## RECORDED DATA
● ● ●

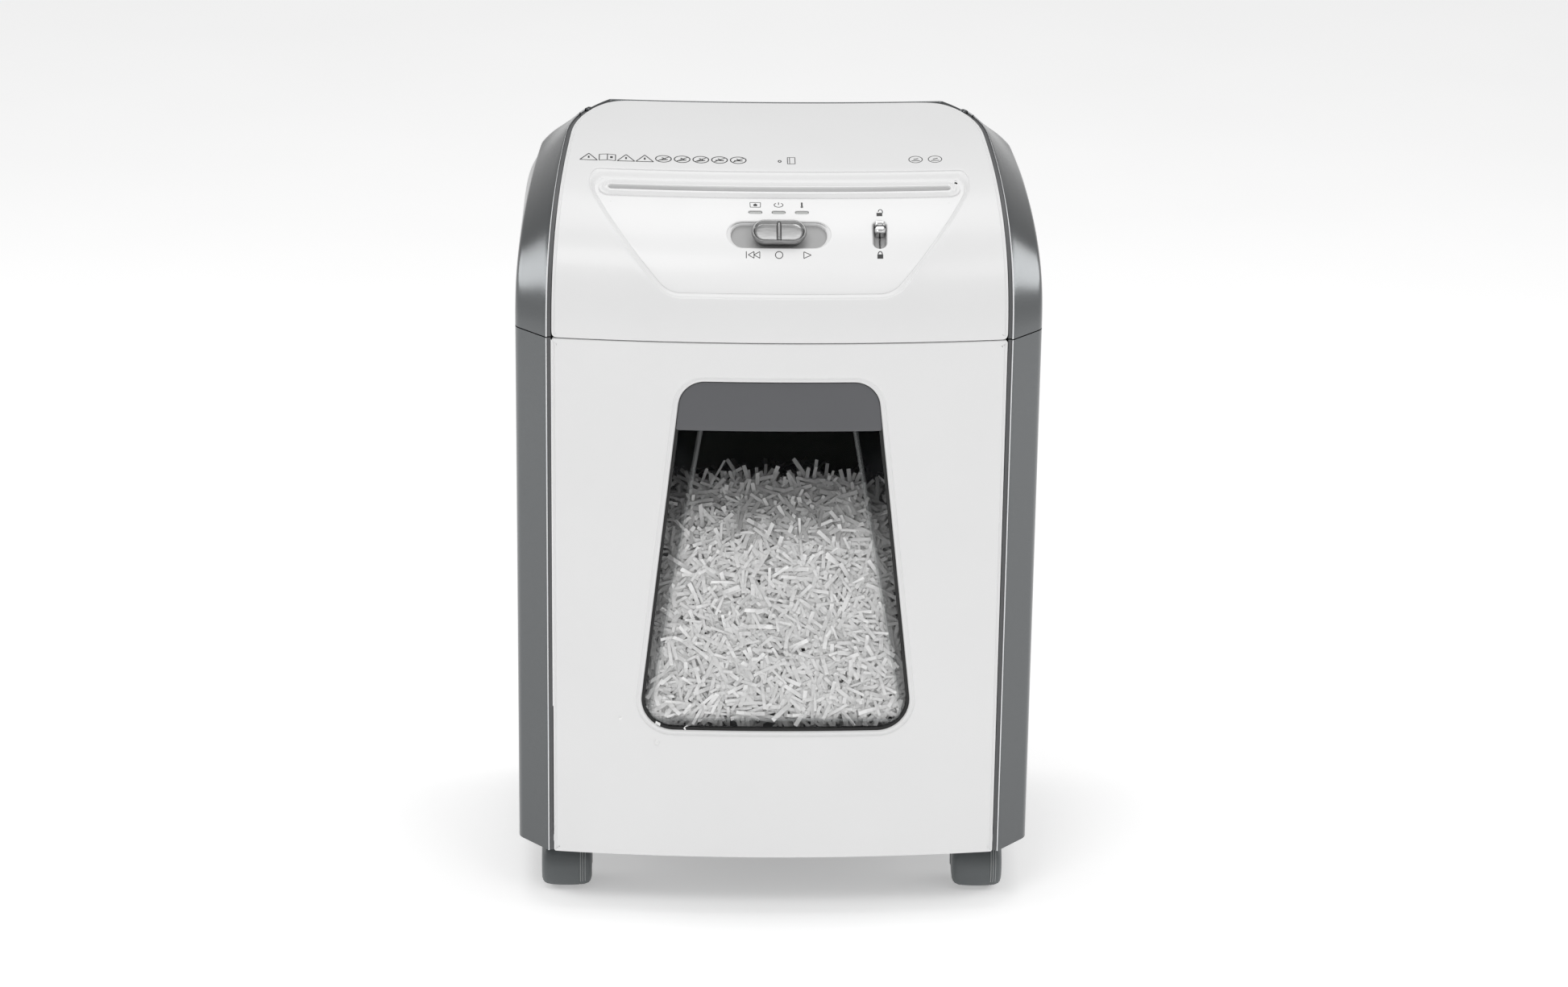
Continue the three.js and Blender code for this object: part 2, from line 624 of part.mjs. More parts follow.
// Cutter shaft: a stepped row of discs, shafts standing out at both ends.
function cutter(count, firstX, rightEnd) {
  const profile = [[0, -PLATE_X - 7], [SHAFT_RADIUS, -PLATE_X - 7], [SHAFT_RADIUS, -PLATE_X + 1.2]];
  profile.push([SPACER_RADIUS, -PLATE_X + 1.2]);
  for (let disc = 0; disc < count; disc += 1) {
    const x = firstX + disc * DISC_PITCH;
    profile.push([SPACER_RADIUS, x - DISC_WIDTH / 2], [DISC_RADIUS, x - DISC_WIDTH / 2]);
    profile.push([DISC_RADIUS, x + DISC_WIDTH / 2], [SPACER_RADIUS, x + DISC_WIDTH / 2]);
  }
  profile.push([SPACER_RADIUS, PLATE_X - 1.2], [SHAFT_RADIUS, PLATE_X - 1.2]);
  profile.push([SHAFT_RADIUS, rightEnd], [0, rightEnd]);
  return turnedX(profile, 8);
}

// Involute gear outline with teeth slightly thinned for backlash. A tooth is centred
// on the angle phase.
function gearShape(gear, phase, bore) {
  const pressure = THREE.MathUtils.degToRad(20);
  const involute = (angle) => Math.tan(angle) - angle;
  const pitch = pitchRadius(gear);
  const base = pitch * Math.cos(pressure);
  const halfTooth = Math.PI / 2 / gear.teeth - BACKLASH / pitch;
  const flank = [pitch - 1.25 * gear.module, pitch + 0.9 * gear.module].map((radius) => {
    const angle = Math.acos(Math.min(1, base / radius));
    return [radius, halfTooth + involute(pressure) - involute(angle)];
  });
  const sides = [...flank.map(([r, a]) => [r, -a]), ...flank.slice().reverse()];
  const points = [];
  for (let tooth = 0; tooth < gear.teeth; tooth += 1) {
    const centre = phase + tooth * 2 * Math.PI / gear.teeth;
    for (const [radius, angle] of sides) {
      points.push(new THREE.Vector2(radius * Math.cos(centre + angle), radius * Math.sin(centre + angle)));
    }
  }
  const shape = new THREE.Shape(points);
  if (bore > 0) {
    const hole = new THREE.Path();
    hole.absarc(0, 0, bore, 0, 2 * Math.PI, true);
    shape.holes.push(hole);
  }
  return shape;
}

function gearBlank(gear, phase, bore) {
  const geometry = new THREE.ExtrudeGeometry(gearShape(gear, phase, bore), {
    depth: gear.width, bevelEnabled: false, curveSegments: 8 });
  geometry.translate(0, 0, gear.x);
  return alongX(geometry);
}

const rod = (radius, from, to, segments = 16) => turnedX([[0, from], [radius, from], [radius, to], [0, to]], segments);
const toothGap = (gear) => Math.PI / gear.teeth;

function place(mesh, [y, z]) {
  mesh.position.set(0, y, z);
}

place(add('cutter_front', cutter(16, -105, SYNC.x + SYNC.width + 1), STEEL), FRONT_SHAFT);
place(add('cutter_rear', cutter(15, -98, DRIVE.x + DRIVE.width + 1), STEEL), REAR_SHAFT);

const gearBore = SHAFT_RADIUS + GAP;
const NYLON = plastic(0xd8d4c4, 0.45);
place(add('sync_gear_front', gearBlank(SYNC, 0, gearBore), STEEL), FRONT_SHAFT);
place(add('sync_gear_rear', gearBlank(SYNC, Math.PI + toothGap(SYNC), gearBore), STEEL), REAR_SHAFT);
place(add('drive_gear', gearBlank(DRIVE, REDUCTION_ANGLE, gearBore), STEEL), REAR_SHAFT);

const smallPhase = REDUCTION_ANGLE + Math.PI + toothGap(SMALL);
const reduction = join(
  gearBlank(SMALL, smallPhase, 0),
  gearBlank(LARGE, MOTOR_ANGLE, 0),
  rod(5, PLATE_X - 3, LARGE.x + LARGE.width + 1));
place(add('reduction_gear', join(reduction, rod(9, SMALL.x + 1, LARGE.x + 1)), NYLON), REDUCTION);

const pinionPhase = MOTOR_ANGLE + Math.PI + toothGap(PINION);
const pinion = join(gearBlank(PINION, pinionPhase, 0), rod(4, PLATE_X - 7.5, PINION.x + PINION.width + 0.5));
place(add('motor_pinion', pinion, STEEL), MOTOR);

add('motor', turnedX([
  [0, -6], [9, -6], [9, 0], [26, 0], [30, 4], [30, 96], [26, 100], [12, 100],
  [12, PLATE_X - GAP], [4.4, PLATE_X - GAP], [4.4, PLATE_X - 8], [0, PLATE_X - 8],
], 20), metal(0x55585b, 0.5)).position.set(0, ...MOTOR);

// End plates with running clearance round each shaft.
function endPlate(withDrive) {
  const outline = [[-108, DECK_TOP + GAP], [-108, 448], [-92, 468], [-40, 484], [60, 484], [60, DECK_TOP + GAP]];
  const shape = new THREE.Shape(outline.map(([y, z]) => new THREE.Vector2(y, z)));
  const holes = [[FRONT_SHAFT, SHAFT_RADIUS + 0.5], [REAR_SHAFT, SHAFT_RADIUS + 0.5]];
  if (withDrive) {
    holes.push([REDUCTION, 5.6], [MOTOR, 4.6]);
  }
  const blank = alongX(new THREE.ExtrudeGeometry(shape, { depth: PLATE_THICK, bevelEnabled: false }));
  const drills = holes.map(([[y, z], radius]) => rod(radius, -1, PLATE_THICK + 1).translate(0, y, z));
  return subtract(blank, ...drills);
}

add('cutter_plate_left', endPlate(false), STEEL).position.x = -PLATE_X - PLATE_THICK;
add('cutter_plate_right', endPlate(true), STEEL).position.x = PLATE_X;

const TIE_RODS = [['tie_rod_front', -102, 416], ['tie_rod_middle', -36, 416], ['tie_rod_rear', -14, 474]];
for (const [name, y, z] of TIE_RODS) {
  place(add(name, rod(3.5, -PLATE_X + GAP, PLATE_X - GAP, 10), STEEL), [y, z]);
}

// Control board standing behind the motor, with its tallest components.
add('control_board', join(
  box([-100, 88, DECK_TOP + GAP], [-10, 89.6, 478]),
  box([-92, 89.5, 430], [-64, 104, 462]),
  box([-54, 89.5, 425], [-38, 112, 441]),
  box([-30, 89.5, 440], [-16, 98, 470])), plastic(0x2f5d3a, 0.6));

// ---------------------------------------------------------------- bin
add('bin_front', subtract(
  frontPlate(INNER_HALF, 0, DOOR_THICK, BODY_BOTTOM, DOOR_TOP),
  prismY(windowShape(0), -160, -100)), WHITE);

const gasketRing = subtract(prismY(windowShape(GAP), -160, -100), prismY(windowShape(1.9), -161, -99));
add('window_gasket', intersect(
  gasketRing, frontPlate(120, 1.4, DOOR_THICK + 0.4, 100, 400)), plastic(0x141414, 0.7));

const handleZone = (inset, near, far, top) => intersect(
  prismY(windowShape(inset), -160, -100), frontPlate(120, near, far, HANDLE_BOTTOM, top));
const handlePlate = handleZone(2.2, 1.5, 5.5, 400);
const handleLip = intersect(handleZone(14, 5, 14, HANDLE_BOTTOM + 3), box([-54, -160, 300], [54, -100, 400]));
add('bin_handle', join(handlePlate, handleLip), HANDLE_GREY);

// The pane: a clear tray, flush at the bottom and set back at the top, with cheeks.
const PANE_LOW = { half: 84.5, z: 144, y: frontY(0) + 5.5 };
const PANE_HIGH = { half: 49, z: 381, y: frontY(0) + 38 };
const paneY = (z) => (
  PANE_LOW.y + (PANE_HIGH.y - PANE_LOW.y) * (z - PANE_LOW.z) / (PANE_HIGH.z - PANE_LOW.z));

function paneHull(inset, grow, forward) {
  const points = [];
  for (const { x, y: z } of windowShape(inset).getSpacedPoints(36)) {
    points.push(new THREE.Vector3(x, frontY(x) + RIM_DEPTH, z));
    points.push(new THREE.Vector3(x, frontY(x) + RIM_DEPTH - forward, z));
  }
  for (const sign of [-1, 1]) {
    points.push(new THREE.Vector3(sign * (PANE_LOW.half + grow), PANE_LOW.y + grow, PANE_LOW.z - grow));
    points.push(new THREE.Vector3(sign * (PANE_HIGH.half + grow), PANE_HIGH.y + grow, PANE_HIGH.z + grow / 2));
  }
  return new ConvexGeometry(points);
}

const handleClear = frontPlate(120, -20, 5.8, HANDLE_BOTTOM - GAP, 400);
const paneFront = frontPlate(120, -20, RIM_DEPTH, 100, 400);
const paneBlank = intersect(paneHull(2.8, PANE_THICK, 0), prismY(windowShape(2.3), -160, -60));
add('window_pane', subtract(
  paneBlank, paneHull(2.8 + PANE_THICK, 0, 20), handleClear, paneFront),
{ color: 0x8d9296, roughness: 0.1, metalness: 0, transparent: true, opacity: 0.35 });

function binTub() {
  const outer = box([-TUB.half, TUB.front, TUB.bottom], [TUB.half, TUB.back, TUB.top]);
  const inner = box(
    [-TUB.half + TUB.wall, TUB.front + TUB.wall, TUB.bottom + TUB.wall],
    [TUB.half - TUB.wall, TUB.back - TUB.wall, TUB.top + 1]);
  const view = box([-99, TUB.front - 1, 128.5], [99, TUB.front + TUB.wall + 1, TUB.top + 1]);
  return subtract(outer, inner, view);
}

add('bin_tub', binTub(), plastic(0x26282a, 0.6));

// Heap of shredded paper filling the bin up to behind the window.
function paperHeap() {
  const half = TUB.half - TUB.wall - 1;
  const front = TUB.front + TUB.wall + 1;
  const back = TUB.back - TUB.wall - 1;
  const low = TUB.bottom + TUB.wall + GAP;
  const points = [];
  for (const sign of [-1, 1]) {
    for (const y of [front, back]) {
      const rim = y === front ? y + 7.5 : y;
      points.push(new THREE.Vector3(sign * half, y, low), new THREE.Vector3(sign * half, rim, 276));
    }
    points.push(new THREE.Vector3(sign * 70, front + 20, 304), new THREE.Vector3(sign * 70, back - 60, 300));
  }
  points.push(new THREE.Vector3(0, -40, 318));
  const wedge = [];
  for (const [z, wide] of [[147, 82], [296, 56]]) {
    for (const sign of [-1, 1]) {
      wedge.push(new THREE.Vector3(sign * wide, paneY(z) + PANE_THICK + 1.4, z));
      wedge.push(new THREE.Vector3(sign * wide, front + 22, z));
    }
  }
  return join(new ConvexGeometry(points), new ConvexGeometry(wedge));
}

add('shredded_paper', paperHeap(), plastic(0xe6e6e4, 0.9));

// ---------------------------------------------------------------- casters
const HOOD_PROFILE = [[0, -17.3], [15, -17.3], [19.6, -14], [20.4, 0]];

// Hood of a twin wheel: a barrel round the axle, open below, hollow round the wheels,
// with a socket for the stem. The swivel axis is the local Z axis.
function casterHood() {
  const barrel = turnedX([...HOOD_PROFILE, ...HOOD_PROFILE.slice(0, -1).reverse().map(([r, x]) => [r, -x])], 14);
  barrel.translate(0, CASTER_TRAIL, WHEEL_RADIUS);
  const socket = turnedZ([[0, 30], [8, 30], [8, 39], [0, 39]], 8);
  const under = box([-30, -30, -10], [30, 40, 3.5]);
  const stem = turnedZ([[0, 31.2], [3.6, 31.2], [3.6, 50], [0, 50]], 8);
  const cavities = [-1, 1].map((side) => {
    const cavity = rod(18.1, Math.min(side * 4.8, side * 13.8), Math.max(side * 4.8, side * 13.8), 14);
    cavity.translate(0, CASTER_TRAIL, WHEEL_RADIUS);
    return cavity;
  });
  const axle = rod(3.3, -10, 10, 8);
  axle.translate(0, CASTER_TRAIL, WHEEL_RADIUS);
  return subtract(join(barrel, socket), under, stem, axle, ...cavities);
}

// Two wheels on one axle, centred on the axle.
function casterWheels() {
  const half = [[2.9, 5.2], [16.3, 5.2], [17.5, 6.6], [17.5, 12], [16.2, 13.3], [0, 13.3]];
  const mirrored = half.slice().reverse().map(([r, x]) => [r, -x]);
  return turnedX([...mirrored, ...half], 16);
}

const CORNERS = [['front_left', -1, -1], ['front_right', 1, -1], ['rear_left', -1, 1], ['rear_right', 1, 1]];
for (const [corner, sideX, sideY] of CORNERS) {
  const caster = new THREE.Group();
  caster.position.set(sideX * CASTER_X, sideY * CASTER_Y - CASTER_TRAIL, 0);
  group.add(caster);
  const flangeTop = BODY_BOTTOM + POCKET_DEPTH - GAP;
  const stem = turnedZ([[0, 31.5], [3.3, 31.5], [3.3, 39.6], [FLANGE_RADIUS, 39.6], [FLANGE_RADIUS, flangeTop],
    [0, flangeTop]], 12);
  add(`caster_stem_${corner}`, stem, STEEL, caster);
  add(`caster_hood_${corner}`, casterHood(), CHARCOAL, caster);
  add(`caster_wheels_${corner}`, casterWheels(), plastic(0x232527, 0.6), caster)
    .position.set(0, CASTER_TRAIL, WHEEL_RADIUS);
}

export default group;
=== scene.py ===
"""Looks of an office paper shredder on casters, with a pull-out bin.

Lengths in this script are millimetres; MM turns them into metres when a mesh is made.
"""
import json
import math

import bpy
import numpy as np
from mathutils import Matrix, Vector
from mathutils.geometry import delaunay_2d_cdt


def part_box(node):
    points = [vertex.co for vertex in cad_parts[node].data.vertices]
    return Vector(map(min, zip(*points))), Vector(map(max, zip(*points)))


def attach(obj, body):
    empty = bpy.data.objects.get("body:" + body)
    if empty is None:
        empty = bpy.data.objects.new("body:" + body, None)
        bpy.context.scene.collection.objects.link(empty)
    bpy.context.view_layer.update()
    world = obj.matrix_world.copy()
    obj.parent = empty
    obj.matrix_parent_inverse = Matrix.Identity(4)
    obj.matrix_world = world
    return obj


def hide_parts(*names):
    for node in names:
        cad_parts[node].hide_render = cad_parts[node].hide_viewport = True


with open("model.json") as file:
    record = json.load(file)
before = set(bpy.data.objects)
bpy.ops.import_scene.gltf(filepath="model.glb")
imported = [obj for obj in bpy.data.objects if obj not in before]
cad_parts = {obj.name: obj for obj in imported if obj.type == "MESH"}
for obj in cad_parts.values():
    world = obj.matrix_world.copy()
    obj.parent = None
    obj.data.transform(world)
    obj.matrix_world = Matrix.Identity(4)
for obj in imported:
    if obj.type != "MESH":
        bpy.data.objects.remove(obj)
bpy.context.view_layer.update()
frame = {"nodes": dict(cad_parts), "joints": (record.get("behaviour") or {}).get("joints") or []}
MM = 0.001

# -------------------- driving sizes
OUTER_HALF = 174.0
INNER_HALF = 149.5
FRONT_Y = -120.1
BULGE = 10.8
BACK_Y = 127.9
CHAMFER_DEPTH = 25.0
GROOVE = 3.0
STRIP_STEP = 0.6
CORNER = 14.0
WALL = 3.0
BODY_BOTTOM = 42.8
SEAM = 409.0
SEAM_GAP = 0.6
PROFILE_HEIGHT = 118.7
PROFILE_LENGTH = 88.95
PROFILE_POWER = 2.352
COVER_DEPTH = 190.0
TAPER = 0.083
NARROW_FROM = 125.0
NARROW_BY = 21.0
NARROW_POWER = 2.2
REAR_SLOPE = 54.0
REAR_CURVE = 20.8
REAR_JOINT = 128.0
REAR_GAP = 1.0
REAR_RISE = 0.3
REAR_BLEND = 104.0
PANEL_TOP = 94.8
FEED_DEPTH = 51.0
SLOT_HALF = 113.0
HANDLE_BOTTOM = 348.3
RIM_WIDTH = 3.4
CONTROL_X = -1.0
MODE_HEIGHT = 68.0
LOCK_X = 65.2
LED_HEIGHT = 79.2
LED_STEP = 15.3
rng = np.random.default_rng(7)


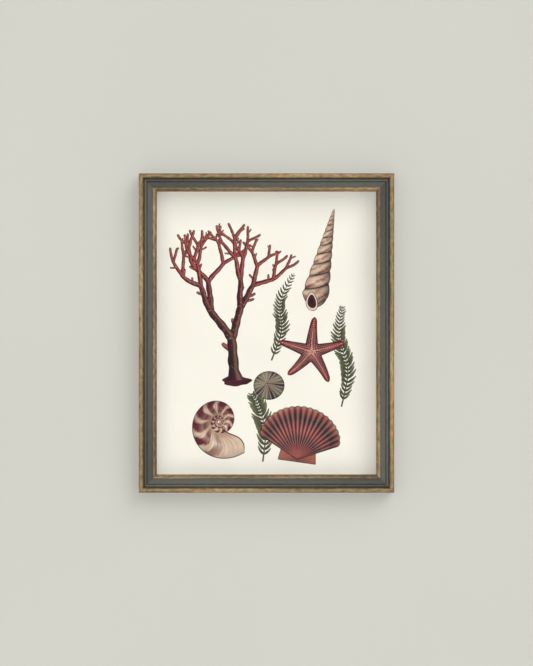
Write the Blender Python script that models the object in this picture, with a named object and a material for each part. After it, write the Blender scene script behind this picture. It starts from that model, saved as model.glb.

● ● ●

## THE REQUEST
Above are the entries. Quote exactly the lines from the one bearing "['rear_right', 1, 1]];" through the one bearing "zip(*points))), Vector(map(max, zip(*points)))".

## THE SOLUTION
const CORNERS = [['front_left', -1, -1], ['front_right', 1, -1], ['rear_left', -1, 1], ['rear_right', 1, 1]];
for (const [corner, sideX, sideY] of CORNERS) {
  const caster = new THREE.Group();
  caster.position.set(sideX * CASTER_X, sideY * CASTER_Y - CASTER_TRAIL, 0);
  group.add(caster);
  const flangeTop = BODY_BOTTOM + POCKET_DEPTH - GAP;
  const stem = turnedZ([[0, 31.5], [3.3, 31.5], [3.3, 39.6], [FLANGE_RADIUS, 39.6], [FLANGE_RADIUS, flangeTop],
    [0, flangeTop]], 12);
  add(`caster_stem_${corner}`, stem, STEEL, caster);
  add(`caster_hood_${corner}`, casterHood(), CHARCOAL, caster);
  add(`caster_wheels_${corner}`, casterWheels(), plastic(0x232527, 0.6), caster)
    .position.set(0, CASTER_TRAIL, WHEEL_RADIUS);
}

export default group;
=== scene.py ===
"""Looks of an office paper shredder on casters, with a pull-out bin.

Lengths in this script are millimetres; MM turns them into metres when a mesh is made.
"""
import json
import math

import bpy
import numpy as np
from mathutils import Matrix, Vector
from mathutils.geometry import delaunay_2d_cdt


def part_box(node):
    points = [vertex.co for vertex in cad_parts[node].data.vertices]
    return Vector(map(min, zip(*points))), Vector(map(max, zip(*points)))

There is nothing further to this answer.